■ WHAT YOU SHOULD DO ■
Write out, word for word, only the data from its first line to the line containing "release_end = web_end + lug_fillet_radius".

______________________________

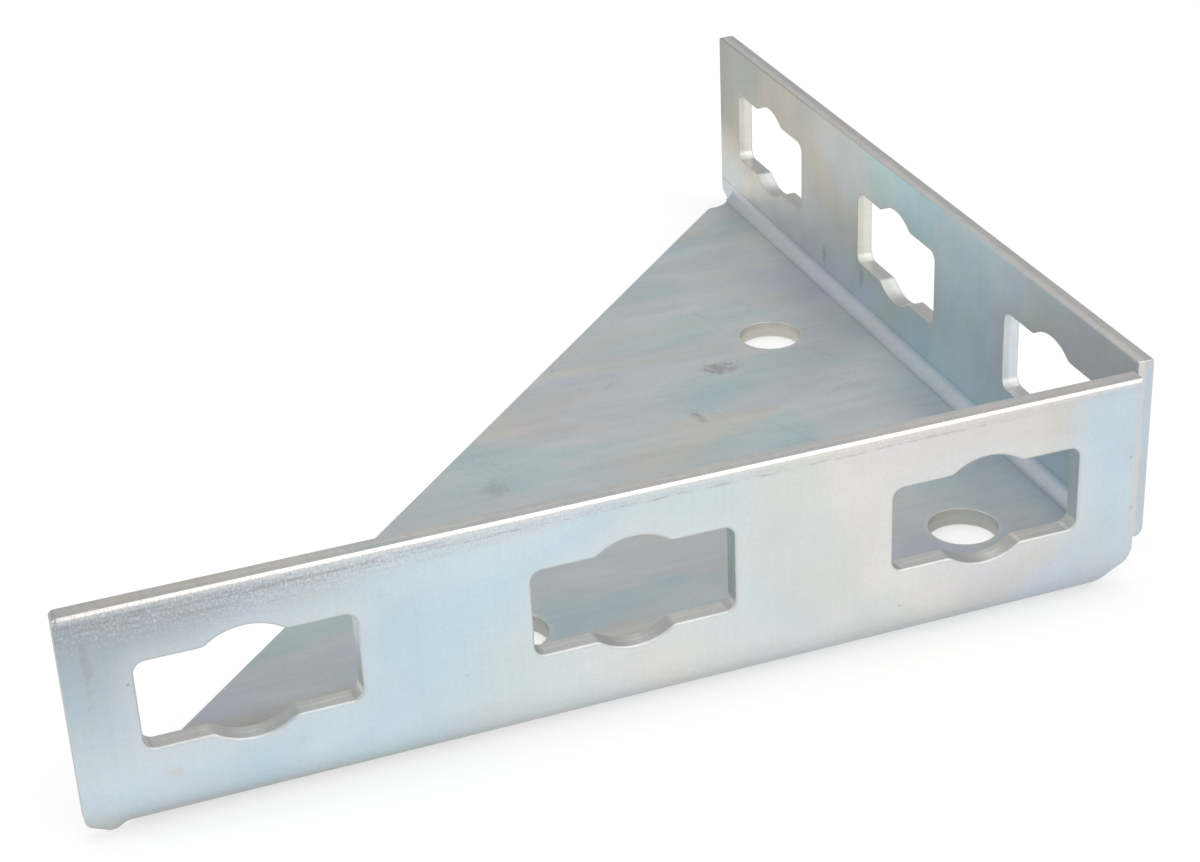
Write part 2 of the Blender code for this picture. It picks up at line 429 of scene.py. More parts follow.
cut_edge = bpy.data.materials.new("sheared_edge")
plated_sheet = bpy.data.materials.new("plated_sheet")
punch_row = punch_row_tree()
slot_rim = sheared_rim(slot_loop(), punched_outer_roll, punched_inner_roll)
slot_rims = run_tree(plain_object("slot_rim", slot_rim), punch_row, Count=slots_per_flange, First=first_slot,
                     Spacing=slot_spacing, Line=slot_line, Material=cut_edge)
hole_rim = sheared_rim(hole_loop(), punched_outer_roll, punched_inner_roll)
corner_hole_rim = run_tree(plain_object("corner_hole_rim", hole_rim.copy()), punch_row, Count=1,
                           First=hole_inset, Line=hole_inset, On_Both_Legs=False, Material=cut_edge)
far_hole_rims = run_tree(plain_object("far_hole_rim", hole_rim), punch_row, Count=1, First=far_hole,
                         Line=hole_inset, Material=cut_edge)

# The flat sheet
# The rims of the outline, the slots and the holes are joined by the blank's two flat faces. The blank is then
# split along the lines where it will bend, close enough together for the fold to come out round.

fold_cuts = 28
lug_release_share = 0.5
lug_release_cuts = 16
snap_distance = 0.000004
release_start = web_end + lug_fillet_radius * lug_release_share
release_end = web_end + lug_fillet_radius


def rim_loops(mesh, depth):
    """The closed runs of open edges at a depth, each as a list of vertices in order."""
    ahead = {}
    for edge in mesh.edges:
        if edge.is_boundary and all(abs(corner.co.z - depth) < snap_distance for corner in edge.verts):
            corner = edge.link_loops[0].vert
            ahead[corner] = edge.other_vert(corner)
    loops = []
    while ahead:
        loop = [next(iter(ahead))]
        while loop[-1] in ahead:
            loop.append(ahead.pop(loop[-1]))
        loops.append(loop[:-1])
    return loops


def fill(mesh, depth):
    """The flat face at a depth, between the outline and the openings."""
    corners, loops = [], []
    for loop in rim_loops(mesh, depth):
        loops.append(range(len(corners), len(corners) + len(loop)))
        corners += loop
    inside_without_holes = 2
    found = delaunay_2d_cdt([corner.co.xy for corner in corners], [], loops, inside_without_holes, 0)
    for triangle in found[2]:
        mesh.faces.new([corners[found[3][corner][0]] for corner in triangle])


def split(mesh, point, normal):
    """Splits every face along a plane."""
    parts = list(mesh.verts) + list(mesh.edges) + list(mesh.faces)
    bmesh.ops.bisect_plane(mesh, geom=parts, dist=snap_distance, plane_co=point, plane_no=normal,
                           use_snap_center=True)


def flat_blank():
    """The punched blank, split along its fold lines and where the lugs come away from their folds."""
    blank = outline_rim
    for rims in (slot_rims, corner_hole_rim, far_hole_rims):
        blank.from_mesh(rims)
        bpy.data.meshes.remove(rims)
    fill(blank, 0)
    fill(blank, sheet_thickness)
    bmesh.ops.recalc_face_normals(blank, faces=blank.faces)
    for face in blank.faces:
        face.smooth = True
    for step in range(fold_cuts + 1):
        line = outside_bend_radius - fold_length * step / fold_cuts
        split(blank, (0, line, 0), (0, 1, 0))
        split(blank, (-line, 0, 0), (1, 0, 0))
    for step in range(lug_release_cuts + 1):
        line = release_start + (release_end - release_start) * step / lug_release_cuts
        split(blank, (-line, 0, 0), (1, 0, 0))
        split(blank, (0, line, 0), (0, 1, 0))
    bmesh.ops.triangulate(blank, faces=blank.faces)
    return plain_object("blank", blank)


# The fold
# Both flanges are pressed up square to the web over a 3 mm nose. The sheet keeps its length along the neutral
# line inside it, and each flange's free end, past the web, has no web to bend against and stays a flat lug.

wall_normal_limit = 0.1


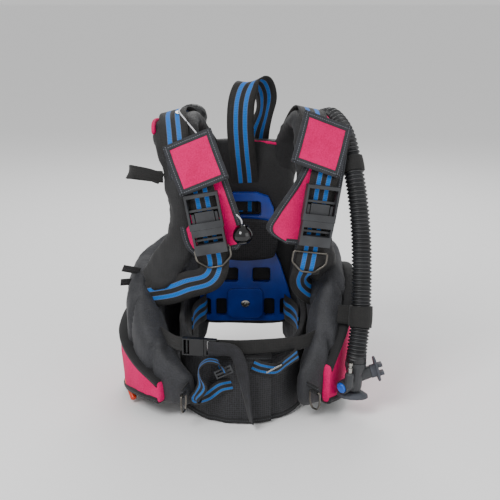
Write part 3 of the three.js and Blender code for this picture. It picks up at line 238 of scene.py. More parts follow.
def loft(name, path, section, strip=False):
    """Skins the section along the path. A strip's U is the distance from its middle; a tube's U runs round it."""
    rows, sides = len(path.place), len(section)
    grid = (
        path.place[:, None]
        + path.across[:, None] * (path.wide[:, None, None] * section[None, :, :1])
        + path.out[:, None] * (path.deep[:, None, None] * section[None, :, 1:])
    )
    if strip:
        u = path.wide[:, None] * section[None, :, 0]
        u_end = u[:, :1]
    else:
        ring = np.linalg.norm(np.roll(grid, -1, 1) - grid, axis=2).mean(0)
        total = np.concatenate([[0], np.cumsum(ring)])
        u = np.repeat(total[None, :-1], rows, 0)
        u_end = np.full((rows, 1), total[-1])
    u = np.concatenate([u, u_end], 1)
    length = np.append(path.length, path.length[-1] + np.linalg.norm(path.place[0] - path.place[-1]))
    faces, uv = [], []
    last = rows if path.closed else rows - 1
    for r in range(last):
        up = (r + 1) % rows
        for s in range(sides):
            n = (s + 1) % sides
            faces.append((r * sides + s, r * sides + n, up * sides + n, up * sides + s))
            uv += [(u[r, s], length[r]), (u[r, s + 1], length[r])]
            uv += [(u[up, s + 1], length[r + 1]), (u[up, s], length[r + 1])]
    if not path.closed:
        for r, order in ((0, range(sides - 1, -1, -1)), (rows - 1, range(sides))):
            faces.append(tuple(r * sides + s for s in order))
            uv += [(u[r, s], length[r]) for s in order]
    obj = new_object(name, grid.reshape(-1, 3), faces, uv)
    clean = bmesh.new()
    clean.from_mesh(obj.data)
    bmesh.ops.recalc_face_normals(clean, faces=clean.faces)
    clean.to_mesh(obj.data)
    clean.free()
    return obj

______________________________

■ EXERCISE OUTPUT ■
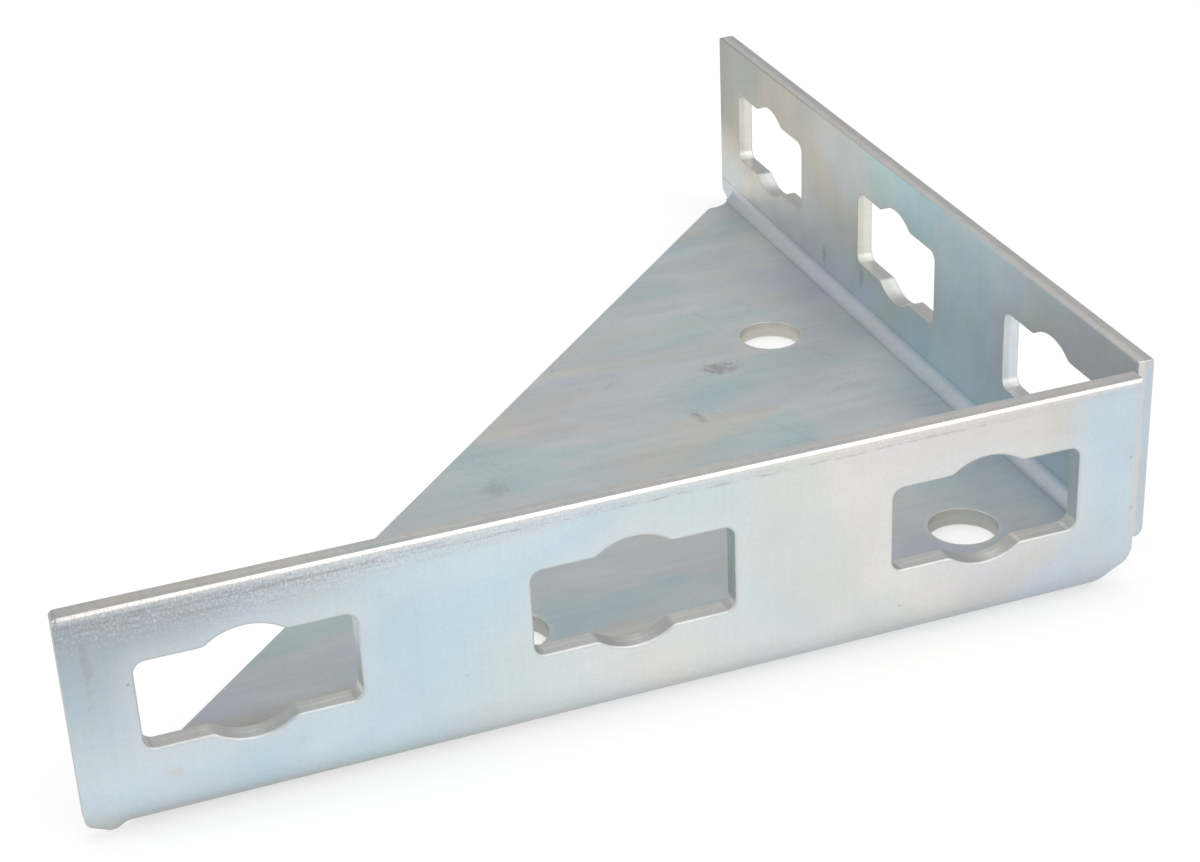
Write part 2 of the Blender code for this picture. It picks up at line 429 of scene.py. More parts follow.
cut_edge = bpy.data.materials.new("sheared_edge")
plated_sheet = bpy.data.materials.new("plated_sheet")
punch_row = punch_row_tree()
slot_rim = sheared_rim(slot_loop(), punched_outer_roll, punched_inner_roll)
slot_rims = run_tree(plain_object("slot_rim", slot_rim), punch_row, Count=slots_per_flange, First=first_slot,
                     Spacing=slot_spacing, Line=slot_line, Material=cut_edge)
hole_rim = sheared_rim(hole_loop(), punched_outer_roll, punched_inner_roll)
corner_hole_rim = run_tree(plain_object("corner_hole_rim", hole_rim.copy()), punch_row, Count=1,
                           First=hole_inset, Line=hole_inset, On_Both_Legs=False, Material=cut_edge)
far_hole_rims = run_tree(plain_object("far_hole_rim", hole_rim), punch_row, Count=1, First=far_hole,
                         Line=hole_inset, Material=cut_edge)

# The flat sheet
# The rims of the outline, the slots and the holes are joined by the blank's two flat faces. The blank is then
# split along the lines where it will bend, close enough together for the fold to come out round.

fold_cuts = 28
lug_release_share = 0.5
lug_release_cuts = 16
snap_distance = 0.000004
release_start = web_end + lug_fillet_radius * lug_release_share
release_end = web_end + lug_fillet_radius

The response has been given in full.